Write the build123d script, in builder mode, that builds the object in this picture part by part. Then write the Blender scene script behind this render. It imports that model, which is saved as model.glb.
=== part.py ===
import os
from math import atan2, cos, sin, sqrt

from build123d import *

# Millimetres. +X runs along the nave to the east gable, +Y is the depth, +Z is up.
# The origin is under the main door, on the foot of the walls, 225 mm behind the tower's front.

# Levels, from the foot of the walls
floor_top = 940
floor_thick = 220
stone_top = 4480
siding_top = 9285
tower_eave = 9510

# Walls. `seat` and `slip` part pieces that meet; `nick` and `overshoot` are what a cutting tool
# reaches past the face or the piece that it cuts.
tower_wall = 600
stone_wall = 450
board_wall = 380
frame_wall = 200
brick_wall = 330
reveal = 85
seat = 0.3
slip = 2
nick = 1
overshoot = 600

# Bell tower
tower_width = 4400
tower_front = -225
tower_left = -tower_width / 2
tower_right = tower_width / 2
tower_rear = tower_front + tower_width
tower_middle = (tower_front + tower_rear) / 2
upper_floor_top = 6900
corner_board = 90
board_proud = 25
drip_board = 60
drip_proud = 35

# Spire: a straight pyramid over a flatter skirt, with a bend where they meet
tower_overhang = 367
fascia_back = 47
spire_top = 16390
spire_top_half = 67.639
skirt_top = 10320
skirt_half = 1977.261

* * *

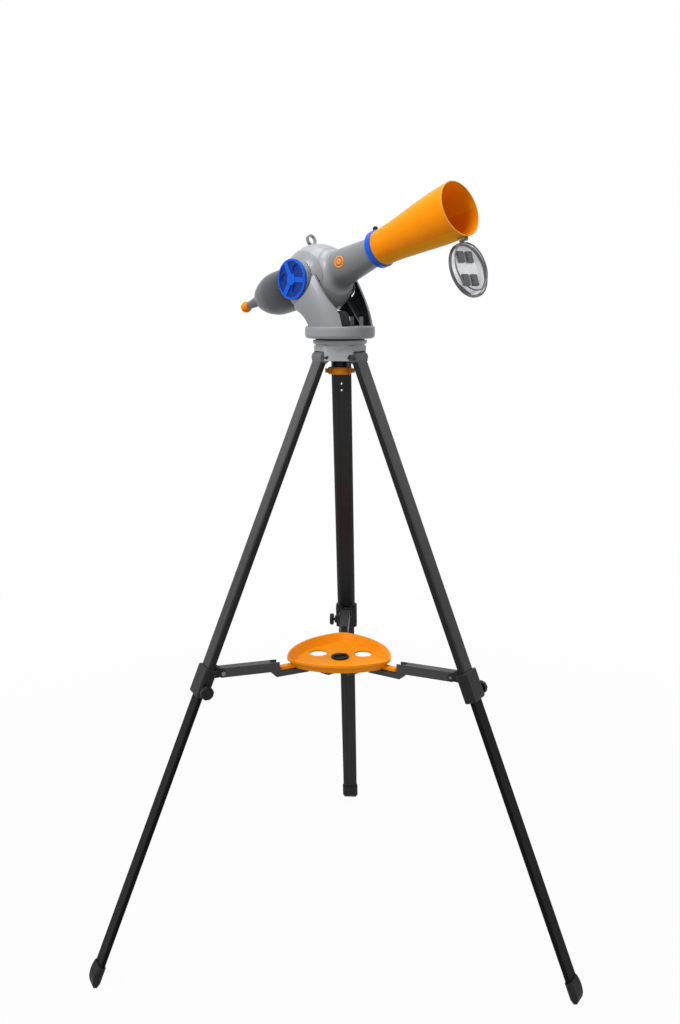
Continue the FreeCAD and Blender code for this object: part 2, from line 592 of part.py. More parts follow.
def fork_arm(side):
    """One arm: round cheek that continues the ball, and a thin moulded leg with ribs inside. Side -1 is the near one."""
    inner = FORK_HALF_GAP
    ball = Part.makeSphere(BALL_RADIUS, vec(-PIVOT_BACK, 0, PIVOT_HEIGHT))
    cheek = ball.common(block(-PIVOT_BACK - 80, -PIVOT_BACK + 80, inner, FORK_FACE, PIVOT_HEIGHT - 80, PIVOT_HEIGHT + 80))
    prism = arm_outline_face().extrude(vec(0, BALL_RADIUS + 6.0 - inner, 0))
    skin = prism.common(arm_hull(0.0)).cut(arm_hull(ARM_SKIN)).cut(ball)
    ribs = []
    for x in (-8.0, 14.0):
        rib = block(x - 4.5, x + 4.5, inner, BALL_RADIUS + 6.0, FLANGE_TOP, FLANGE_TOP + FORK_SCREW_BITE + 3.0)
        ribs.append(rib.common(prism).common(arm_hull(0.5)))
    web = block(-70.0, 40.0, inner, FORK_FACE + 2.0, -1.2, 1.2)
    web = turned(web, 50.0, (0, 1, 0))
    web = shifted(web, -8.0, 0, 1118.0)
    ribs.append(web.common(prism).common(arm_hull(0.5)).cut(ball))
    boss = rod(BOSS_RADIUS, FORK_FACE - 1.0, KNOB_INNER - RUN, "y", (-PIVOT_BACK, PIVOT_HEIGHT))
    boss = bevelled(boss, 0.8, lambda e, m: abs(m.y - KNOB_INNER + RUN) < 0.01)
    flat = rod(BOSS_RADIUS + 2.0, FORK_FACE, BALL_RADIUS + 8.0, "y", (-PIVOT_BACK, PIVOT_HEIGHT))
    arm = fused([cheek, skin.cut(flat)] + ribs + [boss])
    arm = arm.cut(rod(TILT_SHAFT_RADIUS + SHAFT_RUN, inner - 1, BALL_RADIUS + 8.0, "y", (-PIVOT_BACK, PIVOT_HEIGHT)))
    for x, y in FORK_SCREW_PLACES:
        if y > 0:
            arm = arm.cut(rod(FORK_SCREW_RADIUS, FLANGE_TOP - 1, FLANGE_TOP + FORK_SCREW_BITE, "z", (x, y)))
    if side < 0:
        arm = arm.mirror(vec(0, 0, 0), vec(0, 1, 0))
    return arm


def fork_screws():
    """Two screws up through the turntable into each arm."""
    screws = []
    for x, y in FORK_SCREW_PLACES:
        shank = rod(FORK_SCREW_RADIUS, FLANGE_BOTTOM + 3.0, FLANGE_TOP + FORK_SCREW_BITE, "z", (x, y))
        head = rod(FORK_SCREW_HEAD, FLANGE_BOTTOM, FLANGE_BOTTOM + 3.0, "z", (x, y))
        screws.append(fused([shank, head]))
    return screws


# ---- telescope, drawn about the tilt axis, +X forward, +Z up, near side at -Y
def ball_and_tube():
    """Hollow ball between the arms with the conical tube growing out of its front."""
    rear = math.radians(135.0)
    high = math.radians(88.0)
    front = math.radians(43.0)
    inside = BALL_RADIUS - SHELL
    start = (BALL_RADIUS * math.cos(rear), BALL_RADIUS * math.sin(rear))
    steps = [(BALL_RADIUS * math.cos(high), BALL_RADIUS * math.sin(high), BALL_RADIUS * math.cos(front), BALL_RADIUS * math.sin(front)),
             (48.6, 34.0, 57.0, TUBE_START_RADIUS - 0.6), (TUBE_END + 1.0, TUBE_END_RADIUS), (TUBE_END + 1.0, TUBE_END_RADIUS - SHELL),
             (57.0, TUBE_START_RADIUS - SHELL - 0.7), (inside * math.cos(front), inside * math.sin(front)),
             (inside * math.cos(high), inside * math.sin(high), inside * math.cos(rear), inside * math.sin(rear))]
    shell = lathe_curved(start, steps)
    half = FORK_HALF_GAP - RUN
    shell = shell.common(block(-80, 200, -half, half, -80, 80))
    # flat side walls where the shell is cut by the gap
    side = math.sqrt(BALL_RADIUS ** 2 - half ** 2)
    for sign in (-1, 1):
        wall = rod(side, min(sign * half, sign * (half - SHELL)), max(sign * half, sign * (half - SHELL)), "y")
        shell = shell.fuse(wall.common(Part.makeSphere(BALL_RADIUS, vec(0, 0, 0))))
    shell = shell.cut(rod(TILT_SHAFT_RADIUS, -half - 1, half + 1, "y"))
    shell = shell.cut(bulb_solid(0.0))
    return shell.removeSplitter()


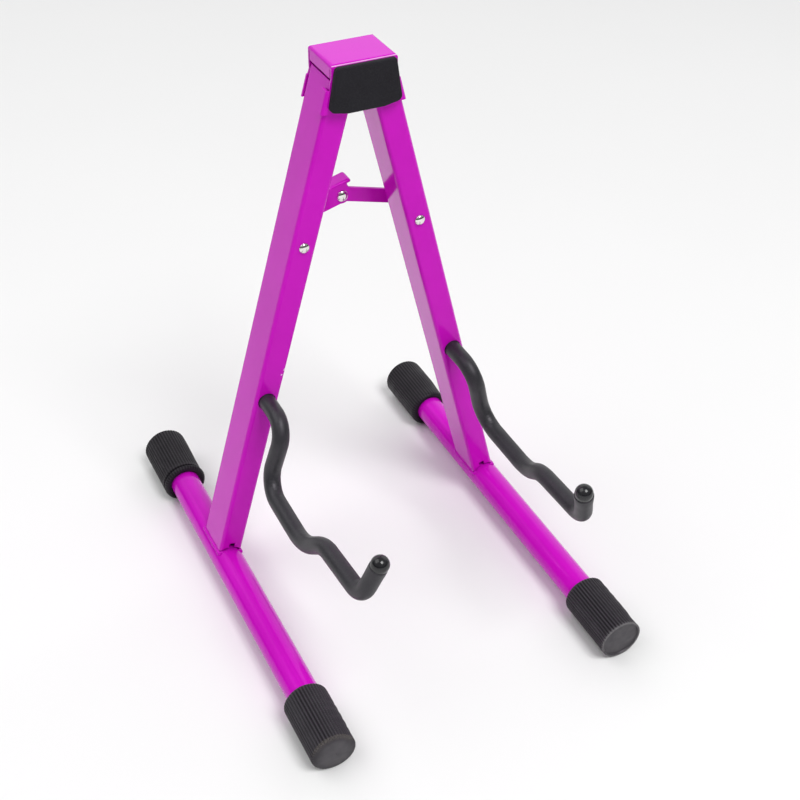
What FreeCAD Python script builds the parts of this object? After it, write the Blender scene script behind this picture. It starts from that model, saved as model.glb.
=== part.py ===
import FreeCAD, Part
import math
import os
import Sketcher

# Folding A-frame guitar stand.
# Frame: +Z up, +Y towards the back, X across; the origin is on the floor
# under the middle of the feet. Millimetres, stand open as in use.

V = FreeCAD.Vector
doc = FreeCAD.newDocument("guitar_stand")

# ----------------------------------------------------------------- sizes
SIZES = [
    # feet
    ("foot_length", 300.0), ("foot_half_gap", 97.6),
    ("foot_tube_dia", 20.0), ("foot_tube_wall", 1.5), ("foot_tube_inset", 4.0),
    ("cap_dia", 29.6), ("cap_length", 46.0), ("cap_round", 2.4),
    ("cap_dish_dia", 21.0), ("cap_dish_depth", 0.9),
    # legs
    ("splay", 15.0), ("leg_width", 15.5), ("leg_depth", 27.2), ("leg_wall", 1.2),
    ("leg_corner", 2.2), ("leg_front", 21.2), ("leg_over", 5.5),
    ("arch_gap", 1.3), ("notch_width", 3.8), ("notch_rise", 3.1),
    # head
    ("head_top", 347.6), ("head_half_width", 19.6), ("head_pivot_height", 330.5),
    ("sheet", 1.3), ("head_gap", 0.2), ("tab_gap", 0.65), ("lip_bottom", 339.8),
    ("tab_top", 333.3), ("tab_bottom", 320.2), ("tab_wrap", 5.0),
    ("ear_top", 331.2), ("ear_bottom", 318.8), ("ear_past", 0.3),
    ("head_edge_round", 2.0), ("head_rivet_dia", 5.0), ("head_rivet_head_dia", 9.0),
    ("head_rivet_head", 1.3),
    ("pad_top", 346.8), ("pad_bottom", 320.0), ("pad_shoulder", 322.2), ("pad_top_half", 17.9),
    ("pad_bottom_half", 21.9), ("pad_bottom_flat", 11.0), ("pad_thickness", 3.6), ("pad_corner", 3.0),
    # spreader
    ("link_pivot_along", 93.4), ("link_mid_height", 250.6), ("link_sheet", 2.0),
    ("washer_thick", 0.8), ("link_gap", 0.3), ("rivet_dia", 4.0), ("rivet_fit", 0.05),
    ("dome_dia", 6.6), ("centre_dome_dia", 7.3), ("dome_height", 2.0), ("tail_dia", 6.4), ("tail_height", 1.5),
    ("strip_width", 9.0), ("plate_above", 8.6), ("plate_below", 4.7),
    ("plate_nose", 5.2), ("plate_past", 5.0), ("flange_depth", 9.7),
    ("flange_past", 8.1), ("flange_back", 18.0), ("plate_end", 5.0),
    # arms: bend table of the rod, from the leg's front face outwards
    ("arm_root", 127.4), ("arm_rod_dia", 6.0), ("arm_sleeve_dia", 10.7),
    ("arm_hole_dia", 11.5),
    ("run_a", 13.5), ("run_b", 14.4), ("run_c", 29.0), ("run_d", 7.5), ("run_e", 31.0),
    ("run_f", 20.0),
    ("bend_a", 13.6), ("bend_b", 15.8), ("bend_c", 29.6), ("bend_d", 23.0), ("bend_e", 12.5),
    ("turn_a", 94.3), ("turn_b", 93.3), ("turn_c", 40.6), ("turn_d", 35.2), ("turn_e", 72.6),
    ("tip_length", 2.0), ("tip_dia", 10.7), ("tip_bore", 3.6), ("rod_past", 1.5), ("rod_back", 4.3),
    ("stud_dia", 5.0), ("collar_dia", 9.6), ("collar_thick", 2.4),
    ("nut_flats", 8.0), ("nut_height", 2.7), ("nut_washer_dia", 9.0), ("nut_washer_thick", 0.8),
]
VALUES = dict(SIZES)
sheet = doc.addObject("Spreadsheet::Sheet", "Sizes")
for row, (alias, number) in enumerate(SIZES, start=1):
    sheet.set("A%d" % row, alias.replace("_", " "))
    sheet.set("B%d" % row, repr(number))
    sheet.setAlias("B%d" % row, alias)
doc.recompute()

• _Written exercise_
Produce only the lines from the line containing "Write the build123d" through the line containing "overshoot = 600", inclusive of both, exactly as they stand in the entries above.

• _Worked solution_
Write the build123d script, in builder mode, that builds the object in this picture part by part. Then write the Blender scene script behind this render. It imports that model, which is saved as model.glb.
=== part.py ===
import os
from math import atan2, cos, sin, sqrt

from build123d import *

# Millimetres. +X runs along the nave to the east gable, +Y is the depth, +Z is up.
# The origin is under the main door, on the foot of the walls, 225 mm behind the tower's front.

# Levels, from the foot of the walls
floor_top = 940
floor_thick = 220
stone_top = 4480
siding_top = 9285
tower_eave = 9510

# Walls. `seat` and `slip` part pieces that meet; `nick` and `overshoot` are what a cutting tool
# reaches past the face or the piece that it cuts.
tower_wall = 600
stone_wall = 450
board_wall = 380
frame_wall = 200
brick_wall = 330
reveal = 85
seat = 0.3
slip = 2
nick = 1
overshoot = 600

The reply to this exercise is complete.